Additionally, rebel victories would thwart the European Union’s mission to emplace peacekeeping troops and protect the refugees from Darfur. To be effective, the peacekeepers must operate in eastern Chad, where the rebels are the strongest. If Sudan’s clients seize effective control in that region, the European Union would have a slim chance of placing any troops to protect the refugee camps, let alone providing meaningful security along the Chad-Darfur border. Shorn of Western protection and at the mercy of their tormentors, the situation for the Darfuris would be grim. This could lead to a new outbreak of bloodletting and displacement at the hands of the merciless janjaweed and their backers in the Sudanese army and government. If the Darfuris have to flee anew from hostile control in Chad, the crisis could spread throughout the country and would most likely destabilize neighboring nations like Cameroon.
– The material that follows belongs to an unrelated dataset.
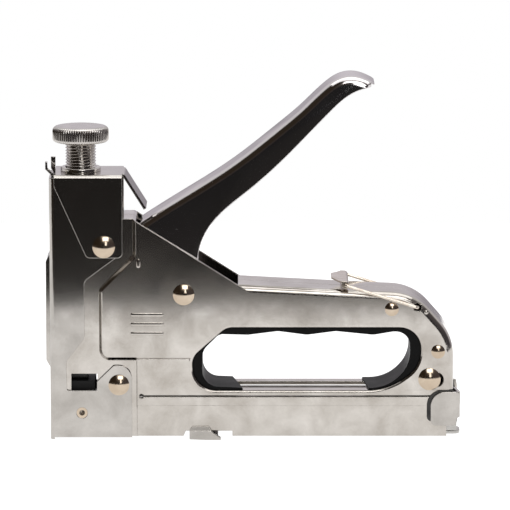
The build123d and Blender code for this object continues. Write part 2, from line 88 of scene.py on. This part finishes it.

Therefore, the West has both a moral and a strategic imperative to continue to back Idriss Deby, regardless of the tawdry nature of his regime. France should take the leading role in supporting the Chadian government. As Chad’s former colonial rulers, the French are well positioned to provide military and intelligence aid to Deby, as they have done in the past. Simultaneously, they could do the Chadian people a service by using their leverage with Deby and influencing him to adopt democratic reforms. Specifically, they could pressure him to make an accord with moderate opposition leaders and distribute oil wealth more equitably. If he can achieve an outcome remotely approximating Chadian internal reform, French president Nicholas Sarkozy will have gone a long way towards extricating France from the unfortunate international gadfly role it played under Jacques Chirac.

Even if France and its Western allies can simply preserve the status quo, hundreds of thousands of lives will probably be saved. Readers with a belief in unshakable diplomatic rectitude will probably cringe at the necessity of bolstering a regime as slimy as Deby’s. However, given the choice between a crook and a killer, anyone with a humanitarian bent should opt for the crook. Sadly, such a dilemma is often the reality in much of Africa. In Chad, as in countries like Congo, Zimbabwe, Somalia and Kenya, the options are not good and evil, but bad and worse.